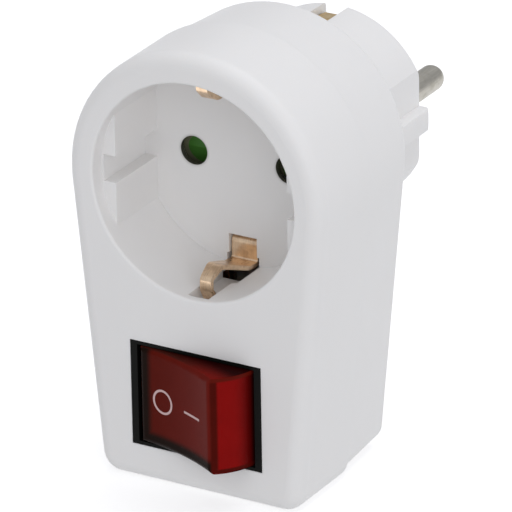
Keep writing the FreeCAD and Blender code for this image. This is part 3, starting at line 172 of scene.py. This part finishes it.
# moulded plastic, shared by the plastics; scales are per metre
mouldedValues = {
    "grainDetail": (3.0, 0.6),
    "flow": (1.0, 0.5, 0.3),  # the melt ran mostly along the casing's height
    "cloud": (130.0, 4.0),
    "patch": (260.0, 2.0),
}


def makeMouldedGroup(values):
    group, given, result = newGroup(
        "mouldedSurface",
        [
            ("Color", "Color", (0.8, 0.8, 0.8, 1)),
            ("Mottle", "Float", 0.02),
            ("Grain Size", "Float", 0.25),
            ("Roughness", "Float", 0.4),
            ("Roughness Spread", "Float", 0.06),
        ],
        [("Color", "Color"), ("Roughness", "Float"), ("Height", "Float")],
    )
    spot = addNode(group, "TexCoord").outputs["Object"]
    grainScale = maths(group, "DIVIDE", 1000.0, given["Grain Size"])
    grain = noise(group, spot, grainScale, *values["grainDetail"])
    flow = addNode(group, "Mapping", {"Vector": spot, "Scale": values["flow"]}).outputs[0]
    cloud = maths(group, "SUBTRACT", noise(group, flow, *values["cloud"]), 0.5)
    shade = maths(group, "MULTIPLY_ADD", cloud, given["Mottle"], 1.0)
    group.links.new(scaled(group, given["Color"], shade), result["Color"])
    patchy = maths(group, "SUBTRACT", noise(group, spot, *values["patch"]), 0.5)
    rough = maths(group, "MULTIPLY_ADD", patchy, given["Roughness Spread"], given["Roughness"])
    group.links.new(rough, result["Roughness"])
    group.links.new(grain, result["Height"])
    return group


# rolled and drawn metal, shared by the metals; scales are per metre
drawnValues = {
    "stain": (420.0, 5.0, 0.6),
    "stainEdge": (0.42, 0.68),
    "stainDull": 0.2,
    "streakDepth": 0.5,
    "lineDull": 0.18,
}


def makeDrawnMetalGroup(values):
    group, given, result = newGroup(
        "drawnMetal",
        [
            ("Color", "Color", (0.8, 0.6, 0.4, 1)),
            ("Tarnish", "Color", (0.4, 0.3, 0.2, 1)),
            ("Tarnish Amount", "Float", 0.4),
            ("Stretch", "Vector", (1, 0.05, 0.05)),
            ("Line Scale", "Float", 5000.0),
            ("Roughness", "Float", 0.25),
        ],
        [("Color", "Color"), ("Roughness", "Float"), ("Height", "Float")],
    )
    spot = addNode(group, "TexCoord").outputs["Object"]
    lines = noise(group, vectors(group, "MULTIPLY", spot, given["Stretch"]), given["Line Scale"])
    stains = ramp(group, noise(group, spot, *values["stain"]), *values["stainEdge"])
    mask = maths(group, "MULTIPLY", stains, given["Tarnish Amount"])
    uneven = maths(group, "SUBTRACT", lines, 0.5)
    streak = maths(group, "MULTIPLY_ADD", uneven, values["streakDepth"], 1.0)
    mixed = mixColor(group, mask, given["Color"], given["Tarnish"])
    group.links.new(scaled(group, mixed, streak), result["Color"])
    rough = maths(group, "MULTIPLY_ADD", lines, values["lineDull"], given["Roughness"])
    rough = maths(group, "MULTIPLY_ADD", mask, values["stainDull"], rough)
    group.links.new(rough, result["Roughness"])
    group.links.new(lines, result["Height"])
    return group


moulded = makeMouldedGroup(mouldedValues)
drawnMetal = makeDrawnMetalGroup(drawnValues)
print("shader groups made")


# finishes; a bump is its strength and its depth in metres
plasticBump = (0.12, 0.00004)
metalBump = (0.15, 0.00003)


def relief(tree, height, bump):
    strength, distance = bump
    inputs = {"Strength": strength, "Distance": distance, "Height": height}
    bent = addNode(tree, "Bump", inputs).outputs[0]
    tree.links.new(bent, tree.nodes["Principled BSDF"].inputs["Normal"])


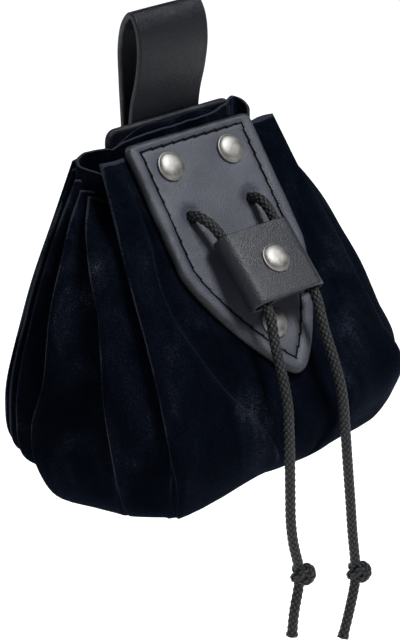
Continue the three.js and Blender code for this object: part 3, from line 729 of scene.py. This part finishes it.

**Set problem:** The records above must be repeated exactly, every one of them.

**Answer:**
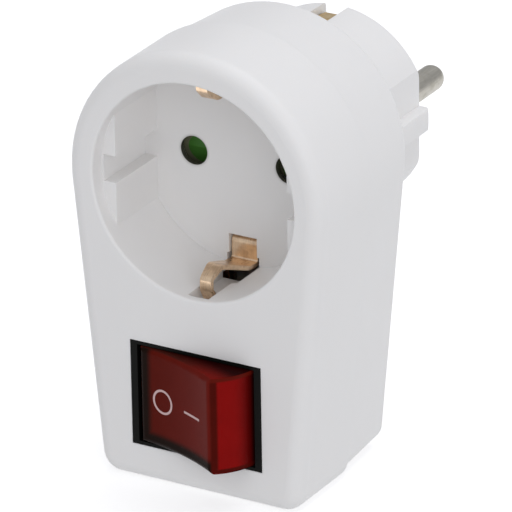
Keep writing the FreeCAD and Blender code for this image. This is part 3, starting at line 172 of scene.py. This part finishes it.
# moulded plastic, shared by the plastics; scales are per metre
mouldedValues = {
    "grainDetail": (3.0, 0.6),
    "flow": (1.0, 0.5, 0.3),  # the melt ran mostly along the casing's height
    "cloud": (130.0, 4.0),
    "patch": (260.0, 2.0),
}


def makeMouldedGroup(values):
    group, given, result = newGroup(
        "mouldedSurface",
        [
            ("Color", "Color", (0.8, 0.8, 0.8, 1)),
            ("Mottle", "Float", 0.02),
            ("Grain Size", "Float", 0.25),
            ("Roughness", "Float", 0.4),
            ("Roughness Spread", "Float", 0.06),
        ],
        [("Color", "Color"), ("Roughness", "Float"), ("Height", "Float")],
    )
    spot = addNode(group, "TexCoord").outputs["Object"]
    grainScale = maths(group, "DIVIDE", 1000.0, given["Grain Size"])
    grain = noise(group, spot, grainScale, *values["grainDetail"])
    flow = addNode(group, "Mapping", {"Vector": spot, "Scale": values["flow"]}).outputs[0]
    cloud = maths(group, "SUBTRACT", noise(group, flow, *values["cloud"]), 0.5)
    shade = maths(group, "MULTIPLY_ADD", cloud, given["Mottle"], 1.0)
    group.links.new(scaled(group, given["Color"], shade), result["Color"])
    patchy = maths(group, "SUBTRACT", noise(group, spot, *values["patch"]), 0.5)
    rough = maths(group, "MULTIPLY_ADD", patchy, given["Roughness Spread"], given["Roughness"])
    group.links.new(rough, result["Roughness"])
    group.links.new(grain, result["Height"])
    return group


# rolled and drawn metal, shared by the metals; scales are per metre
drawnValues = {
    "stain": (420.0, 5.0, 0.6),
    "stainEdge": (0.42, 0.68),
    "stainDull": 0.2,
    "streakDepth": 0.5,
    "lineDull": 0.18,
}


def makeDrawnMetalGroup(values):
    group, given, result = newGroup(
        "drawnMetal",
        [
            ("Color", "Color", (0.8, 0.6, 0.4, 1)),
            ("Tarnish", "Color", (0.4, 0.3, 0.2, 1)),
            ("Tarnish Amount", "Float", 0.4),
            ("Stretch", "Vector", (1, 0.05, 0.05)),
            ("Line Scale", "Float", 5000.0),
            ("Roughness", "Float", 0.25),
        ],
        [("Color", "Color"), ("Roughness", "Float"), ("Height", "Float")],
    )
    spot = addNode(group, "TexCoord").outputs["Object"]
    lines = noise(group, vectors(group, "MULTIPLY", spot, given["Stretch"]), given["Line Scale"])
    stains = ramp(group, noise(group, spot, *values["stain"]), *values["stainEdge"])
    mask = maths(group, "MULTIPLY", stains, given["Tarnish Amount"])
    uneven = maths(group, "SUBTRACT", lines, 0.5)
    streak = maths(group, "MULTIPLY_ADD", uneven, values["streakDepth"], 1.0)
    mixed = mixColor(group, mask, given["Color"], given["Tarnish"])
    group.links.new(scaled(group, mixed, streak), result["Color"])
    rough = maths(group, "MULTIPLY_ADD", lines, values["lineDull"], given["Roughness"])
    rough = maths(group, "MULTIPLY_ADD", mask, values["stainDull"], rough)
    group.links.new(rough, result["Roughness"])
    group.links.new(lines, result["Height"])
    return group


moulded = makeMouldedGroup(mouldedValues)
drawnMetal = makeDrawnMetalGroup(drawnValues)
print("shader groups made")


# finishes; a bump is its strength and its depth in metres
plasticBump = (0.12, 0.00004)
metalBump = (0.15, 0.00003)


def relief(tree, height, bump):
    strength, distance = bump
    inputs = {"Strength": strength, "Distance": distance, "Height": height}
    bent = addNode(tree, "Bump", inputs).outputs[0]
    tree.links.new(bent, tree.nodes["Principled BSDF"].inputs["Normal"])


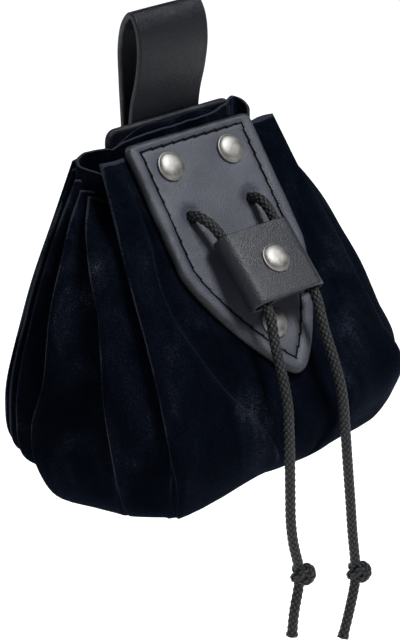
Continue the three.js and Blender code for this object: part 3, from line 729 of scene.py. This part finishes it.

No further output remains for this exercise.